Could it be that mainstream broadcast investigators have been given advice similar to the counsel offered the Border Patrol–stay away from dangerous  territory?

The word now is that officials have attributed Hartley’s murder to members of Los Zetas, the notoriously vicious breakaway hit squad previously aligned with the Gulf Cartel.

When I asked a former agent why the Zetas might have targeted a pair of American jet skiers that particular day on Lake Falcon, he said, “Who knows? Maybe they were bored with nothing to do on the Mexican side of the lake. Maybe it was robbery–a sudden impulse to own jet skis. These guys don’t need a reason–they’re killers.”

Message from Los Zetas

US investigators are searching the US side of Lake Falcon for Hartley’s body, but few seem to believe it will ever be found. The Zetas typically dispose of  a victim’s body, dumping it where it will never be found. Except, in some cases, for the head–which they use to send a message.

Consider the murder and decapitation of  Rolando Armando Flores Villegas, the lead Mexican investigator in Hartley’s murder.

The severed head of investigator Rolando Armando Flores Villegas was delivered this week to an army garrison in Ciudad Miguel Aleman in the Tamaulipas state in Mexico. The city is across the river from Zapata County, Texas, the location of Falcon Lake, where David Michael Hartley allegedly was killed . . .

The Mexican drug cartels just sent a message to the White House that the United States no longer controls the border,” said Rep. Ted Poe, R-Texas.

In the days following Hartley’s killing, US Border agents said they ‘weren’t  sure’ if the Mexican government was also searching for Hartley’s body, or if Mexico had even initiated an official investigation into the death of the American.

According to ABC News, Mexico officials had also questioned whether Tiffany Hartley ‘might have imagined’ the murder of her husband on Falcon Lake:

The Mexican promise of help in the search for the body of David Hartley came after Mexican law enforcement officials cast doubt on the story by Hartley’s wife that he was killed by gunmen on the Mexican side of Falcon Lake which lies between the two countries.

It also came after Texas Gov. Rick Perry asked Mexican President Filipe Calderon to call him with assurances that Mexican authorities are searching for Hartley‘s body.

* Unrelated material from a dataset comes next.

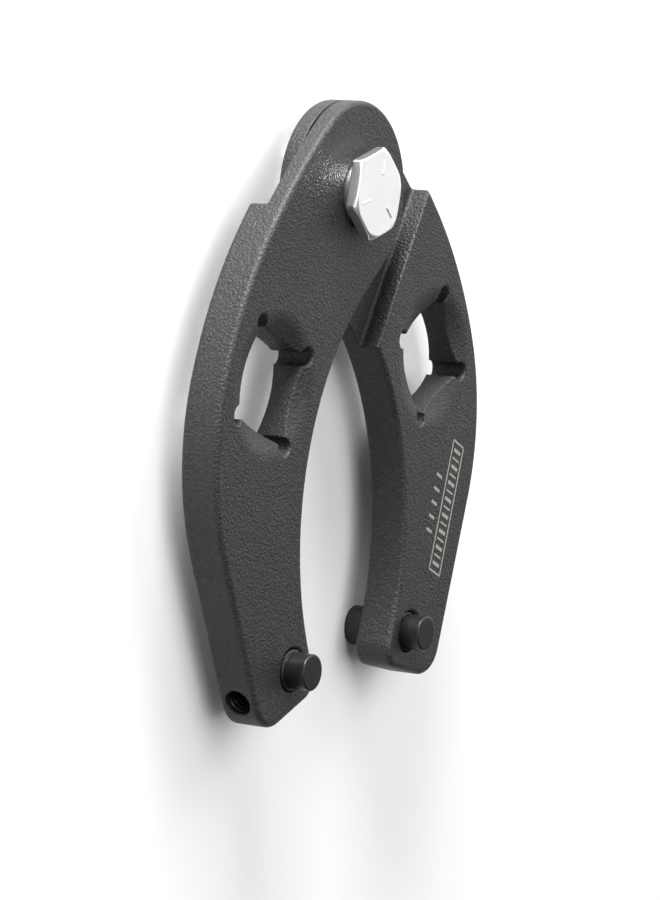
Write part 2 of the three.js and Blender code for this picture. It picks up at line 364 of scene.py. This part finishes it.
def bolt_field(x, y, z):
    """Head, plain shoulder and thread."""
    rho = np.hypot(x, y)
    top = SHOULDER_STAND + BOLT_HEIGHT
    middle = (top + SHOULDER_STAND) / 2
    ends = np.abs(z - middle) - BOLT_HEIGHT / 2
    head = round_max(hexagon(x, y, BOLT_ACROSS, BOLT_TURN), ends, BOLT_EDGE)
    head = round_max(head, turned_corners(x, y, z, BOLT_ACROSS, top, 1), BOLT_CORNER_EDGE)
    head = np.maximum(head, rho - BOLT_ACROSS / sqrt(3) + BOLT_CORNER_CUT)
    head = np.minimum(head, grade_marks(x, y, z))
    shoulder = round_max(rho - SHOULDER_RADIUS, np.maximum(z - middle, -z - THICKNESS), SHOULDER_EDGE)
    wave = screw_wave(np.arctan2(y, x), z)
    outside = rho - BOLT_THREAD_RADIUS
    thread = np.maximum(outside + BOLT_THREAD_DEPTH * (1 - wave), np.maximum(z, BOLT_END - z))
    thread = np.maximum(thread, (outside + BOLT_END_CHAMFER - (z - BOLT_END)) / sqrt(2))
    return np.minimum(np.minimum(head, shoulder), thread)


def nut_field(x, y, z):
    """A thin nut, with its corners turned off at both ends."""
    front = -THICKNESS - GAP
    middle = front - NUT_HEIGHT / 2
    body = round_max(hexagon(x, y, NUT_ACROSS, NUT_TURN), np.abs(z - middle) - NUT_HEIGHT / 2, NUT_EDGE)
    body = np.maximum(body, turned_corners(x, y, z, NUT_ACROSS, front, 1))
    body = np.maximum(body, turned_corners(x, y, z, NUT_ACROSS, front - NUT_HEIGHT, -1))
    outside = np.hypot(x, y) - BOLT_THREAD_RADIUS
    mouth = (outside - NUT_MOUTH + (z - front + NUT_HEIGHT)) / sqrt(2)
    return np.maximum(body, -np.minimum(outside - NUT_CLEARANCE, mouth))


# ---- Surfaces from fields ----
def net_points(values, low, cell):
    """One point in each cell that the surface crosses: the mean of its crossings with the cell's edges."""
    shape = tuple(n - 1 for n in values.shape)
    total = np.zeros(shape + (3,))
    count = np.zeros(shape)
    for axis in range(3):
        others = [a for a in range(3) if a != axis]
        near = [slice(None)] * 3
        far = [slice(None)] * 3
        near[axis], far[axis] = slice(None, -1), slice(1, None)
        a, b = values[tuple(near)], values[tuple(far)]
        crossed = (a < 0) != (b < 0)
        share = np.where(crossed, a / np.where(crossed, a - b, 1), 0)
        for s in (0, 1):
            for t in (0, 1):
                pick = [slice(None)] * 3
                pick[others[0]] = slice(s, shape[others[0]] + s)
                pick[others[1]] = slice(t, shape[others[1]] + t)
                c, f = crossed[tuple(pick)], share[tuple(pick)]
                count += c
                total[..., axis] += np.where(c, f, 0)
                total[..., others[0]] += s * c
                total[..., others[1]] += t * c
    used = count > 0
    number = np.full(shape, -1)
    number[used] = np.arange(used.sum())
    places = np.argwhere(used) + total[used] / count[used][:, None]
    return low + cell * places, number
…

Perry said that he hopes to hear from Calderon “within the next 48 hours, that the body has been retrieved. If not, we’re not looking hard enough.

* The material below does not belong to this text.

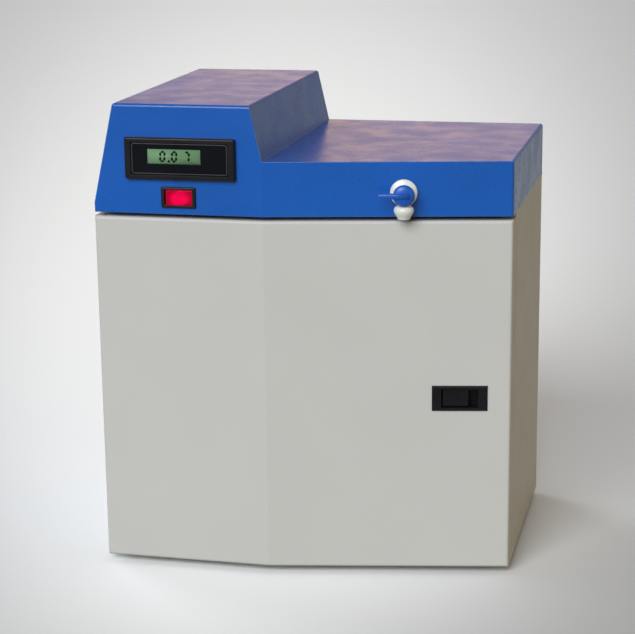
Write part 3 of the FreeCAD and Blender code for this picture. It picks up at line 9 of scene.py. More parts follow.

US law enforcement agents will tell you, behind closed doors, that they don’t anticipate much help or interest in this case from the Calderon administration, which understands and fully appreciates the bind imposed on the US government by the Brownsville Agreement.

While the original agreement did allow the US to conduct investigations up to 26 km south of the US-Mexico border–which would have aided in the Hartley investigation–today even that concession has disappeared.

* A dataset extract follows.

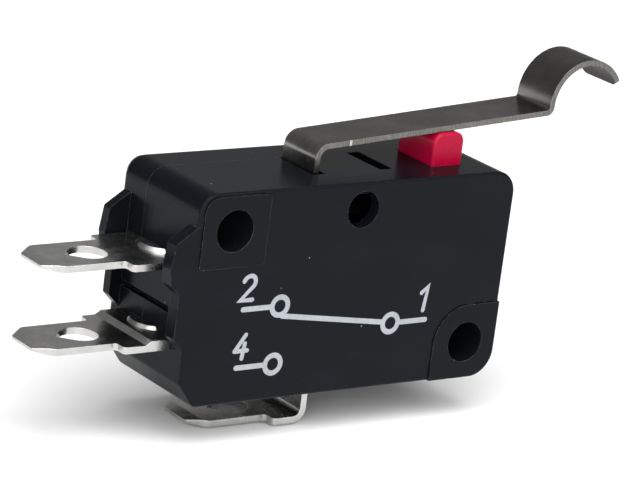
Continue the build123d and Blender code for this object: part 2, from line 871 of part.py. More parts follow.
with BuildPart() as rocker:
    with BuildSketch(at_y(-rocker_arm_outer)):
        with BuildLine():
            FilletPolyline(
                (rocker_pivot[0] - rocker_hub_radius, rocker_pivot[1] + rocker_hub_radius),
                (hook_bar[0] - rocker_neck, hook_bar[1] + rocker_neck_top),
                (nose_block_start - rocker_crown_back, hook_bar[1] + rocker_crown),
                (pad_left, pad_height(pad_left)),
                (rocker_end, pad_height(rocker_end)),
                (rocker_end, pad_height(rocker_end) - pad_thickness),
                (nose_block_start + rocker_web_in, hook_bar[1] + rocker_web_up),
                (hook_bar[0] + rocker_web_up, hook_bar[1] - rocker_neck),
                (rocker_pivot[0] - rocker_hub_radius, rocker_pivot[1] - rocker_hub_radius),
                radius=[
                    rocker_hub_round,
                    rocker_round,
                    pad_round,
                    pad_round,
                    pad_end_round,
                    pad_end_round,
                    rocker_web_round,
                    rocker_round,
                    rocker_hub_round,
                ],
                close=True,
            )
        make_face()
    extrude_back(2 * rocker_arm_outer)
    # Room between the arms for the spring
    block(rocker_pivot[0] - 2 * rocker_hub_radius, nose_block_start, -rocker_arm_inner, rocker_arm_inner,
          cavity_bottom, cavity_top, mode=Mode.SUBTRACT)
    with BuildSketch(at_y(-rocker_arm_outer)):
        with Locations(rocker_pivot):
            Circle(trunnion_radius + running_fit)
    extrude_back(2 * rocker_arm_outer, mode=Mode.SUBTRACT)
    with BuildSketch(at_y(-rocker_arm_outer)):
        with Locations(hook_bar):
            Circle(hook_bar_radius)
    extrude_back(2 * rocker_arm_outer)
rocker.part.label = "rocker"

# Snap spring: a close coil with a full loop at each end, one through the tongue and
# one round the rocker's bar
tongue_hole_x = tongue_end - tongue_hole_from_end
left_loop_x = tongue_hole_x + tongue_hole_radius - wire / 2 - running_fit + loop_radius
left_loop = (left_loop_x, blade_z)
right_loop = hook_bar
spring_run = hypot(right_loop[0] - left_loop[0], right_loop[1] - left_loop[1])
spring_angle = atan2(right_loop[1] - left_loop[1], right_loop[0] - left_loop[0])
spring_axis = (cos(spring_angle), 0, sin(spring_angle))
coil_start = loop_radius + coil_margin
coil_length = spring_run - 2 * coil_start
coil_pitch = coil_length / coil_turns
coil_from = (left_loop[0] + coil_start * cos(spring_angle), 0, left_loop[1] + coil_start * sin(spring_angle))
with BuildPart() as snap_spring:
    with BuildLine():
        helix = Helix(coil_pitch, coil_length, coil_radius, center=coil_from, direction=spring_axis)
    with BuildLine(Plane(origin=(left_loop[0], 0, left_loop[1]), x_dir=spring_axis, z_dir=(0, -1, 0))):
        left_hook = CenterArc((0, 0), loop_radius, loop_end_angle, -loop_end_angle - 270)
        right_hook = CenterArc((spring_run, 0), loop_radius, 180 - loop_end_angle, loop_end_angle + 270)
    with BuildLine():
        Spline(left_hook @ 1, helix @ 0, tangents=(left_hook % 1, helix % 0))
        Spline(helix @ 1, right_hook @ 1, tangents=(helix % 1, -(right_hook % 1)))
    with BuildSketch(Plane(origin=left_hook @ 0, z_dir=left_hook % 0)):
        Circle(wire / 2)
    sweep()
snap_spring.part.label = "snap_spring"

# Lever: one bent strip, hooked under the top wall and curled at its tip
arm_start = (lever_tail_x, lever_middle_at_tail)
arm_end = (lever_arm_end, lever_middle_at_tail + (lever_arm_end - lever_tail_x) * slope)
curl_centre = (lever_arm_end + curl_radius, arm_end[1] + curl_rise)
curl_start = (lever_arm_end, curl_centre[1])
curl_top = (curl_centre[0], curl_centre[1] + curl_radius)
curl_end = (
    curl_centre[0] + curl_radius * cos(radians(curl_end_angle)),
    curl_centre[1] + curl_radius * sin(radians(curl_end_angle)),
)
with BuildPart() as lever:
    with BuildSketch(at_y(lever_front)):
        with BuildLine():
            FilletPolyline(
                (lever_foot_end, lever_foot_z - lever_foot_drop),
                (lever_tail_x, lever_foot_z),
                arm_start,
                arm_end,
                curl_start,
                radius=[lever_low_bend, lever_bend, lever_curl_bend],
            )
            ThreePointArc(curl_start, curl_top, curl_end)
        trace(line_width=lever_thickness)
    extrude_back(lever_back - lever_front)
    tip = lever.faces().sort_by(Axis.X)[-1]
    fillet(tip.edges().filter_by(Axis.Y, reverse=True), radius=lever_tip_corner)
lever.part.label = "lever"

for piece in (
    cover,
    housing,
    plunger,
    lever,
    rocker,
    snap_spring,
    moving_blade,
    moving_contact,
    blade_bracket,
    com_rivet,
    com_terminal,
    nc_terminal,
    nc_contact,
    no_terminal,
    no_contact,
):
    export_step(piece.part, "parts/" + piece.part.label + ".step")
    print(piece.part.label, len(piece.part.solids()), round(piece.part.volume, 2))
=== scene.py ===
# %% [markdown]
# # A micro switch with a bent lever
#
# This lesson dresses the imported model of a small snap-action switch: a black moulded case, a red
# plunger, a bent steel lever and three plated push-on tabs. Its shapes come from the CAD frame,
# which is loaded first and never changed. What is added here is what a camera sees on top of shape:
# surfaces with grain and wear, the white print and the studio.

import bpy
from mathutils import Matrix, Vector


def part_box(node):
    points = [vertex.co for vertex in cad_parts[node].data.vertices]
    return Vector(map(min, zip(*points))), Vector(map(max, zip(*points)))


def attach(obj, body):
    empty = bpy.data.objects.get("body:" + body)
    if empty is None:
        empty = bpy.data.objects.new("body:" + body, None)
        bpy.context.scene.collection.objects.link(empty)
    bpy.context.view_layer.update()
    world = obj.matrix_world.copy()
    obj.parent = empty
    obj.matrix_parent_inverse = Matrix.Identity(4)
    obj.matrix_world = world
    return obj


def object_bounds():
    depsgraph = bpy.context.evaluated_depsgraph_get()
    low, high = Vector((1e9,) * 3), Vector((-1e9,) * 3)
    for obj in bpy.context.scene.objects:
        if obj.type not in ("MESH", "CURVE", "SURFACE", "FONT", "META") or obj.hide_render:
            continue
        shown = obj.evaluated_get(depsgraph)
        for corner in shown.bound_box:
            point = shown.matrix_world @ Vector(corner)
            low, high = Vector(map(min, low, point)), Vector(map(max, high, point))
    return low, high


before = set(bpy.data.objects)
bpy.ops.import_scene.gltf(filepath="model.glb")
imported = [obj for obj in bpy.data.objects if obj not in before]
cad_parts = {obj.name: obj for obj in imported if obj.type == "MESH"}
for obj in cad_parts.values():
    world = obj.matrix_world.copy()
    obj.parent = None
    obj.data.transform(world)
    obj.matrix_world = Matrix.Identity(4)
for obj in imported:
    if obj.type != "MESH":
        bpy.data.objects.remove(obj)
cad_low, cad_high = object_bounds()

# %% [markdown]
# ## Tools and units
#
# Blender counts in metres and the switch is a few centimetres long, so places and sizes are written
# in millimetres here and multiplied by MM where Blender reads them.

# %% Tools used all the way through
import math

import bmesh
import bpy
from mathutils import Matrix, Vector

MM = 0.001
scene = bpy.context.scene
print("the switch measures", [round(side / MM, 2) for side in cad_high - cad_low], "mm")

# %% [markdown]
# ## Camera
#
# A product photograph of a thing this small is taken from well away with a long lens, so that
# parallel edges stay nearly parallel. The camera here stands a quarter of a metre off, to the left
# of the printed face and a little above it, and is rolled a few degrees. Its place was worked out
# from the spacing of the fixing holes and the edges of the case, so no shift is needed.

# %% Camera
VIEW_AZIMUTH = -37.62
VIEW_ELEVATION = 16.87
VIEW_ROLL = 7.51
FOCAL_LENGTH_IN_WIDTHS = 5.7
SENSOR_WIDTH = 36.0
AIM = Vector((-11.1, -5.15, 5.2)) * MM
CAMERA_FROM_AIM = Vector((-2.422, 3.147, 263.1)) * MM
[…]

Of course, the history and implications of the Brownsville Agreement is something Hartley’s family knows nothing about, and no one is likely to fill them in. But Dennis Hartley, the murder victim’s father, is struggling to connect the dots:

U.S. officials said they’re prohibited from entering Mexican waters to search for his body. David Hartley’s mother, Pam Hartley, has issued a public plea to Secretary of State Hillary Clinton, asking for aid in bringing her son’s body home.

“He needs to come home and we’re begging the Mexican government, the governor of Texas, President Obama,” the man’s mother, Pam Hartley, told “Good Morning America” Tuesday.

“To Hillary — mother to mother — help me bring my son home, please,” she said, crying. “She’s a mother, she would know.”

Dennis Hartley has said Mexican police aren’t doing enough to find his son’s body. On Tuesday he told The Associated Press that he believed the Mexican authorities were being paid off by drug cartels.

What those same U.S. officials who say they’re prohibited from entering Mexican waters to search for his body won’t tell you is that the Clinton Administration bargained this option away, and that the Obama Administration has demonstrated no intention, so far, of changing course.

Neither the governor of Texas, nor the President of the United States has the  authority, under the terms of the Brownsville Agreement, to respond in any substantive way to Pam Hartley’s plea.

National Guard Deployment-Too Little Too Late?

The 2000 mile-long US-Mexico border cuts across some of the toughest, most desolate terrain on the continent. According to the Obama administration, nearly half of the 1200 troops charged with supporting US Customs and Border Patrol efforts will be sent to the volatile Arizona-Mexico border–a total of 524. Two-hundred-fifty guardsmen will be sent to Texas, 224 to California and 72 to New Mexico — 1070 national guard members (the remaining 130 will serve in support positions)  stretched across a strip of cartel-infested territory thousands of miles long.

Another little known fact: not all of these national guard members, 1070 strong will be deployed at once–sources say small contingents, 30, 50, 100 troops, will be sent incrementally as backup and support to beleaguered Customs and Border Patrol agents already working the frontlines.

Senator Lugar is right–as he said in his speech, the United States should undertake a broad review of further steps the U.S. military and the intelligence community could take to help combat the Mexican cartels in association with the Mexican government.

And one of the first steps should be to review the Brownsville Agreement, and the NAFTA-induced, “hands-off” treaty that currently prevents the US, not just from initiating investigations into the debacle inside Mexico, but from investigating the murders of our own citizens on US soil.

There are those who will tell you that while Mexico welcomes our financial support, via the Merida Initiative, the Mexican government will never allow the US investigative access or ‘boots-on-the-ground’ support from our military. If history and experience are reliable guides, they may be right.